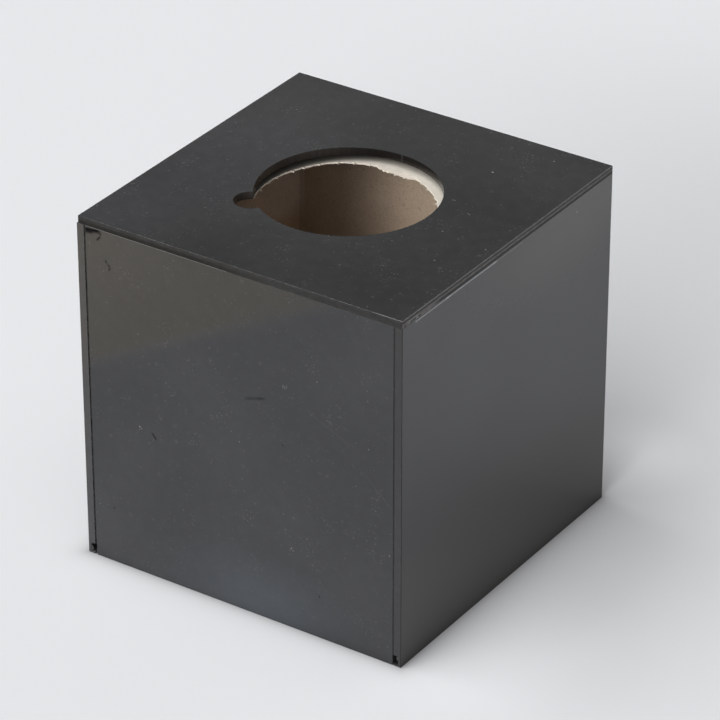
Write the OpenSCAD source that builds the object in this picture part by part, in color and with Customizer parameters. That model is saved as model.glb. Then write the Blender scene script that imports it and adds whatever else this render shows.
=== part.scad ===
// Cube tissue dispenser: a cover cemented together from glossy sheet plastic, a base panel that slides in two
// grooves, and the card carton that the cover hides. The front faces -Y, and the origin is the middle of the
// surface that the box stands on.

/* [Cover] */
// Width across the outer faces of the two side panels
box_w = 130; // [118:1:180]
// Depth across the outer faces of the front and back panels
box_d = 130; // [118:1:180]
// Height of the walls, up to the underside of the top plate
wall_h = 129.8; // [100:0.1:200]
// Thickness of the sheet that every panel is cut from
sheet_t = 2.9; // [2.4:0.1:5]
// Step between the top plate's left edge and the left side panel's outer face
plate_step = 0.6; // [0:0.1:2]

/* [Dispensing hole] */
// Diameter of the round hole in the top plate
hole_d = 64.1; // [50:0.1:80]
// How far the hole's centre lies to the right of the plate's middle
hole_off_x = 0.4; // [-2:0.1:2]
// How far the hole's centre lies behind the plate's middle
hole_off_y = -0.4; // [-2:0.1:2]
// Diameter of the finger notch in the hole's rim
notch_d = 12; // [8:0.1:20]
// Distance of the notch's centre outside the hole's rim
notch_offset = 1.2; // [0:0.1:3]
// Direction of the notch from the hole's centre, in degrees from +X
notch_angle = 225; // [0:5:360]

/* [Cemented joints] */
// Width of the joint between the front panel and the left side panel
joint_left = 0.6; // [0.2:0.1:1]
// Width of the joint between the front panel and the right side panel
joint_right = 0.3; // [0.2:0.1:1]
// Width of each joint between the back panel and a side panel
joint_back = 0.3; // [0.2:0.1:1]
// Depth at which the cement stands back from the outer faces
cement_recess = 0.2; // [0.1:0.1:1]

/* [Sliding base] */
// Height of the grooves' lower faces above the surface that the box stands on
groove_z = 0.8; // [0.5:0.1:6]
// Depth of each groove into the side panel's inner face
groove_depth = 1.7; // [1:0.1:2]
// Running clearance of the base panel in its grooves, on each side
base_clear = 0.2; // [0.1:0.05:0.4]
// Clearance between the base panel's leading edge and the front panel
base_end_gap = 0.2; // [0.1:0.1:1]

/* [Carton] */
// Space between the carton and the cover's walls, all round, when the carton stands in the middle
carton_gap = 6.1; // [3:0.1:10]
// How far the carton stands to the right of the middle
carton_shift_x = -1; // [-2.5:0.1:2.5]
// How far the carton stands behind the middle
carton_shift_y = -1.2; // [-2.5:0.1:2.5]
// Space between the carton's top and the underside of the top plate
head_gap = 2.5; // [1:0.1:10]
// Space between the carton's bottom and the base panel
carton_lift = 0.1; // [0.05:0.05:1]
// Thickness of the card
card_t = 0.5; // [0.3:0.1:1]
// Outer radius of the carton's upright folds
fold_r = 1.2; // [1.1:0.1:4]

/* [Carton opening] */
// Diameter of the torn-out opening
opening_d = 62.2; // [50:0.1:72]
// How far the opening's centre lies to the right of the lid's middle
opening_off_x = 0.6; // [-3:0.1:3]
// How far the opening's centre lies behind the lid's middle
opening_off_y = -0.3; // [-3:0.1:3]
// Diameter of the thumb tab's cut-out in the opening's rim
thumb_d = 18; // [10:0.1:24]
// Distance of the thumb cut-out's centre inside the opening's rim
thumb_inset = 1.2; // [0:0.1:4]
// Direction of the thumb cut-out from the opening's centre, in degrees from +X
thumb_angle = 218; // [0:1:360]
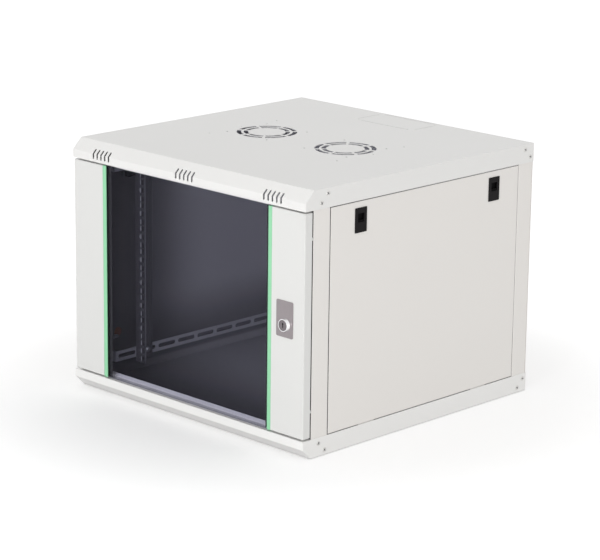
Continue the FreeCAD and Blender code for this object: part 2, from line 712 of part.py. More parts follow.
# ---------------------------------------------------------------- posts and rear panel
def make_post(label, side, is_front):
    """Folded sheet post: outer face, flange by the door or rear, flange for the depth bars."""
    body = new_body(label)
    near, far = (post_front, front_post_end) if is_front else (rear_panel_front, rear_post_start)
    inwards = 1 if is_front else -1
    wall = S.gauge * inwards
    face_end = inner_half - S.post_face
    flange_end = inner_half - S.post_inner_flange
    outline = [
        (face_end, near), (inner_half, near), (inner_half, far), (flange_end, far),
        (flange_end, far - wall), (inner_half - S.gauge, far - wall),
        (inner_half - S.gauge, near + wall), (face_end, near + wall),
    ]
    section = on_plane(body, "XY", S.gauge)
    draw_polygon(section, [(x * side, y) for x, y in outline])
    column = pad(body, section, height - S.gauge * 2)
    outer_x = inner_half.value * side
    round_edges(body, column, S.bend_radius, lambda a, b: is_near(a.x, outer_x, b.x) and a.z != b.z)

    tab_outer = panel_inner - S.fit_gap
    tab_start = far if is_front else far - S.rest_tab_length
    flange_low = far - S.gauge if is_front else far
    for sign in (-1, 1):
        tab_level = middle_level + S.rest_tab_spread * sign
        window = on_plane(body, "XZ", flange_low - S.cut_overrun)
        draw_centred(window, ((tab_outer + S.rest_tab_length / 2) * side, tab_level),
                     (S.rest_tab_length, S.rest_tab_height))
        pocket(body, window, S.gauge + S.cut_overrun * 2)
        tab = on_plane(body, "XZ", tab_start)
        draw_centred(tab, ((tab_outer - S.gauge / 2) * side, tab_level),
                     (S.gauge, S.rest_tab_height))
        pad(body, tab, S.rest_tab_length)

    bolt_holes = on_plane(body, "XZ", flange_low - S.cut_overrun)
    for bar_level in bar_levels.values():
        draw_circle(bolt_holes, bar_bolt_x * side, bar_level, S.bolt_radius + S.pin_play)
    if is_front and side < 0:
        draw_circle(bolt_holes, (inner_half - S.stud_inset) * side, S.stud_level,
                    S.bolt_radius + S.pin_play)
    pocket(body, bolt_holes, S.gauge + S.cut_overrun * 2)

    screw_holes = on_plane(body, "YZ", inner_half * side - S.gauge - S.cut_overrun)
    places = cover_screw_places()[:2] if is_front else cover_screw_places()[2:]
    for y, distance in places:
        for screw_level in (distance, height - distance):
            draw_circle(screw_holes, y, screw_level, S.screw_radius + S.pin_play)
    pocket(body, screw_holes, S.gauge * 2 + S.cut_overrun * 2)

    if not is_front:
        wall_holes = on_plane(body, "XZ", near - S.gauge - S.cut_overrun)
        for sign in (-1, 1):
            draw_circle(wall_holes, (inner_half - S.wall_hole_inset) * side,
                        middle_level + S.wall_hole_spread * sign, S.wall_hole_radius + S.wall_hole_extra)
            draw_circle(wall_holes, (inner_half - S.rear_screw_inset) * side,
                        middle_level + S.rear_screw_spread * sign, S.screw_radius + S.pin_play)
        pocket(body, wall_holes, S.gauge + S.cut_overrun * 2)


for side_name, side in SIDES.items():
    make_post(f"front_post_{side_name}", side, True)
    make_post(f"rear_post_{side_name}", side, False)


def make_rear_panel():
    """Flat rear sheet with wall fixing holes, screw holes and a cable knock-out."""
    body = new_body("rear_panel")
    plate = on_plane(body, "XZ", rear_panel_front)
    edge = inner_half - S.fit_gap
    draw_rectangle(plate, (-edge, S.gauge + S.fit_gap), (edge, height - S.gauge - S.fit_gap))
    pad(body, plate, S.gauge)
    holes = on_plane(body, "XZ", rear_panel_front - S.cut_overrun)
    for side in SIDES.values():
        for sign in (-1, 1):
            draw_circle(holes, (inner_half - S.wall_hole_inset) * side,
                        middle_level + S.wall_hole_spread * sign, S.wall_hole_radius)
            draw_circle(holes, (inner_half - S.rear_screw_inset) * side,
                        middle_level + S.rear_screw_spread * sign, S.screw_radius + S.pin_play)
    pocket(body, holes, S.gauge + S.cut_overrun * 2)
    cut_knockout(body, "XZ", rear_panel_front, (0, height - S.rear_knockout_drop))


make_rear_panel()


# ---------------------------------------------------------------- depth bars and rack rails
def make_depth_bar(label, side, level):
    """Slotted bar from post to post, with a bolted tab at each end."""
    body = new_body(label)
    tab_end = bar_bolt_x + S.bar_tab_margin
    outline = [
        (bar_inner, bar_front), (tab_end, bar_front), (tab_end, bar_front + S.bar_gauge),
        (bar_outer, bar_front + S.bar_gauge), (bar_outer, bar_rear - S.bar_gauge),
        (tab_end, bar_rear - S.bar_gauge), (tab_end, bar_rear), (bar_inner, bar_rear),
    ]
    plan = on_plane(body, "XY", level - S.bar_height / 2)
    draw_polygon(plan, [(x * side, y) for x, y in outline])
    pad(body, plan, S.bar_height)

    holes = on_plane(body, "XZ", bar_front - S.cut_overrun)
    draw_circle(holes, bar_bolt_x * side, level, S.bolt_radius + S.pin_play)
    pocket(body, holes, bar_rear - bar_front + S.cut_overrun * 2)

    low_face = -bar_outer if side < 0 else bar_inner
    slot = on_plane(body, "YZ", low_face - S.cut_overrun)
    first_slot = bar_front + S.bar_gauge + S.slot_margin + S.slot_length / 2
    draw_slot(slot, (first_slot, level), S.slot_length, S.slot_width, False)
    cut = pocket(body, slot, S.bar_gauge + S.cut_overrun * 2)
    free_length = (bar_rear - bar_front).value - 2 * S.bar_gauge.value - 2 * S.slot_margin.value
    count = int((free_length - S.slot_length.value) / S.slot_pitch.value) + 1
    repeat_along(body, cut, slot, "H_Axis", S.slot_pitch * (count - 1), as_size(count))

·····

▸ What you should do
Print the lines above, unchanged, from the start of the records to the line with "box stands on.", including that final line.

▸ Completed task
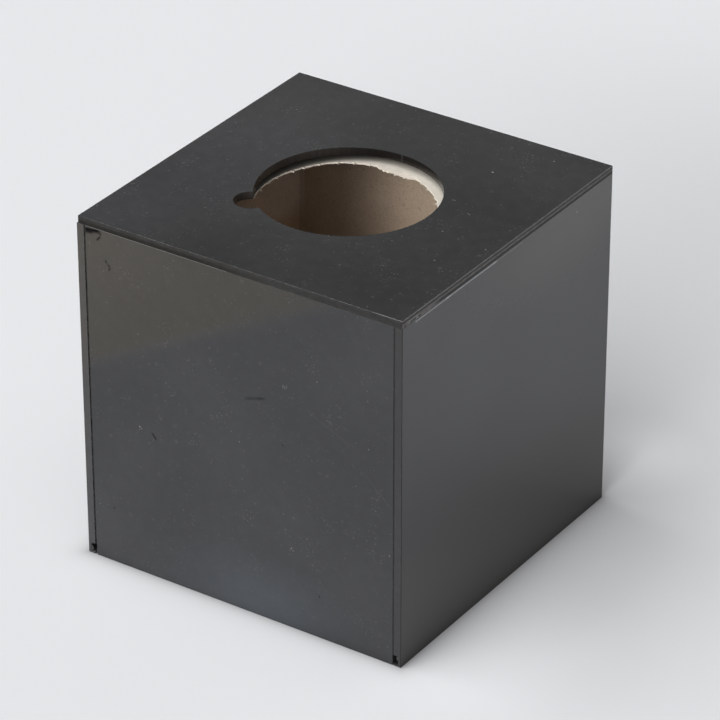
Write the OpenSCAD source that builds the object in this picture part by part, in color and with Customizer parameters. That model is saved as model.glb. Then write the Blender scene script that imports it and adds whatever else this render shows.
=== part.scad ===
// Cube tissue dispenser: a cover cemented together from glossy sheet plastic, a base panel that slides in two
// grooves, and the card carton that the cover hides. The front faces -Y, and the origin is the middle of the
// surface that the box stands on.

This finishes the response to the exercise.